CHARILA: Este chão devia ser nosso!
FILIPA: Mão-mexilhão, pedra-pescoço. A água vai entrando. A escuridão vem chegando, e agora quem somos, em quem nos tornamos? À tona tudo é sensato.
ANDRÉ: Aqui, tudo é fácil e tudo é perigoso.
FILIPA: E aqui, tudo é possível. Vai a vaga crescendo no espaço. Mudando os nomes das coisas. A água cai pela falésia e arrasta os barcos, os nomes, os trabalhos. Muitos objectos perdidos e já nada faz sentido. O Cartaxinho usa um relógio onde vive um carapau. A Mariana tem uma borboleta de focinho achatado. As colheres do Escaleira caminham por todo o lado. As pedras falam com o Gustavo. E os búzios do Valdemar até ladram. Este é o sentido da vaga. Para que as pedras sejam gatos, e os gatos uma orelha, e a orelha um quadrado, temos de esquecer que um barco é apenas um barco. Um barco não é um barco. Trovoada não é trovoada. Trovoada é aquele homem que ali está. E o Varela? Varela não é homem. É barco. O barco do Trovoada.

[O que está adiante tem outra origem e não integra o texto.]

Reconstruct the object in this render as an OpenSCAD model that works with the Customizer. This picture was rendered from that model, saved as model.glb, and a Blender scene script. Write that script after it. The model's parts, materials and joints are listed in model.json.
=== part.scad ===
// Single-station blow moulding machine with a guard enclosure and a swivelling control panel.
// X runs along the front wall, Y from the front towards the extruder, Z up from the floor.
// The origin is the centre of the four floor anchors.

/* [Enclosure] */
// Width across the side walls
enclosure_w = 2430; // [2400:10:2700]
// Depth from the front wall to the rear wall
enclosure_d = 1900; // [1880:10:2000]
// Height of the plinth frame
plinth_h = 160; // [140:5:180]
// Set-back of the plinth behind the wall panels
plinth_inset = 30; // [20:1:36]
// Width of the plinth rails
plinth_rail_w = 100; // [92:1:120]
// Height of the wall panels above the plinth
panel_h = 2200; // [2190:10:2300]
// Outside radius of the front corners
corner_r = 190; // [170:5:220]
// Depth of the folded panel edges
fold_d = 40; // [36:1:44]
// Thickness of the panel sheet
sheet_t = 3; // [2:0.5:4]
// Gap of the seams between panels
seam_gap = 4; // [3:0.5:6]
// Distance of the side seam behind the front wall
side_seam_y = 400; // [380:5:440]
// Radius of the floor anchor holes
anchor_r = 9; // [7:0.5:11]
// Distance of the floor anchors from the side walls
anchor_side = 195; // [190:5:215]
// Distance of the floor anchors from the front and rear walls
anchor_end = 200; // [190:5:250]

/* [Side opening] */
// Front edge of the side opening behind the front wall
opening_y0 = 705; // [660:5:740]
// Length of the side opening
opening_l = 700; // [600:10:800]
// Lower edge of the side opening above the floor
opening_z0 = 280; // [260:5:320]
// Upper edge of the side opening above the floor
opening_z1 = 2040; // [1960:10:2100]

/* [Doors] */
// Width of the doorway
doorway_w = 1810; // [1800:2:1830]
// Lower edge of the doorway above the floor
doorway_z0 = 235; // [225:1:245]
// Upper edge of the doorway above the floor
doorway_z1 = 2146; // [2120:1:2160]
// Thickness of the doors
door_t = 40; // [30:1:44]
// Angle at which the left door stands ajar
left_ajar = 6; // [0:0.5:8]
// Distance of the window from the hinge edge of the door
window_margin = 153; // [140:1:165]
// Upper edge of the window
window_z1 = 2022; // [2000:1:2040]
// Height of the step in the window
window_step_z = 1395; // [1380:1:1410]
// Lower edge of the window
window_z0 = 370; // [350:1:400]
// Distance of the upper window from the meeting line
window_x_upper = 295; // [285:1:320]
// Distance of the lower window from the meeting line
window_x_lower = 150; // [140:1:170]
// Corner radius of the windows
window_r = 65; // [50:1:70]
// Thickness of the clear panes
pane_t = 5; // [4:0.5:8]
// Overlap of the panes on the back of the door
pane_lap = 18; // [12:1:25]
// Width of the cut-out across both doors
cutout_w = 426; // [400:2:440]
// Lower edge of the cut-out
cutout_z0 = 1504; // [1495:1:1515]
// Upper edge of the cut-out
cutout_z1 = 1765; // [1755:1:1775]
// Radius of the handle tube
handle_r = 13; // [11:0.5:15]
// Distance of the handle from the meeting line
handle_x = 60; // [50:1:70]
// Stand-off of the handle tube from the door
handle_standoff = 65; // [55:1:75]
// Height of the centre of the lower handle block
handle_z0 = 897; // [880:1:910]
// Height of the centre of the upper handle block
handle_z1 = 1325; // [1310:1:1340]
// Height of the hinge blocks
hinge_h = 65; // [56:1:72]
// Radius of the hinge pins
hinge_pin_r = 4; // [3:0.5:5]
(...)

E a Glória, o Vitor Hugo, o Avô Carlos? São barcos. Os barcos chamam-se homens, os homens chamam-se rochas. E há uma rocha chamada Barco. Encalhou lá um barco e o nome passou para a rocha. E essa rocha, o Barco, fica ao pé da Amália. Amália é uma praia. Era mulher, agora é praia. A Eugénia conheceu a Amália. Amália mulher. Agora passeia nela. Amália praia. A Eugénia que é irmã da Maria Teresa, dona da Boga. Que uma é cadela com nome de peixe. Maria Teresa irmã do Escaleira. Que é um homem com nome de rocha, que faz esculturas de madeira. Para ele, um nó na madeira é uma velha. E como diz Escaleira:
ESCALEIRA: Algumas colheres têm velhas lá dentro. Quando encontro uma fico todo chateado.
FILIPA: Escaleira, a rocha. E a Maria? Não... A Maria é mesmo a Maria... a Maria de Jesus, a outra Maria de Jesus, a Maria, a Maria Duarte. Ah, e a Maria, que é um barco. O barco do César.
VALDEMAR: Vou perguntar outra vez. Alguém sabe o que é um barco?
FILIPA: E o Sol?
ESCALEIRA: O Sol é o João.
LARA: João?
ESCALEIRA: Sim. Desde criança que oiço que o Sol é o João. É ou não é Vitor?
VITOR: É.
LARA: Nunca ouvi falar disso.
ESCALEIRA: Olha azar!
FILIPA: E o mar? Aqui fala-se com ele. E ele ouve a gente. Paula, hoje vamos pescar?
PAULA: Se ele deixar...
FILIPA: E nos dias bons ele responde, com vagar.
ESCALEIRA: Há dias bons e há dias maus. E ainda há dias santos. Entre os mortos e os vivos, algum há-de escapar.
PAULA: Não me molhes! Chega-te pra lá!
FILIPA: É assim que a Paula fala com o Mar.
PAULA: Calma, calma bicho! Estás aí estás a levar! Não comeces!
FILIPA: Começamos? Ou será que já começou? Qual é o momento exacto em que a onda começa?
VALDEMAR: Vou perguntar outra vez. Alguém sabe o que é um barco?
LEONOR: Esqueçam tudo o que sabem, só assim poderão começar. Um barco não é um barco, um braço não é um braço. Uma pedra não é uma pedra. Uma pedra não é uma pedra não é uma pedra. Venham!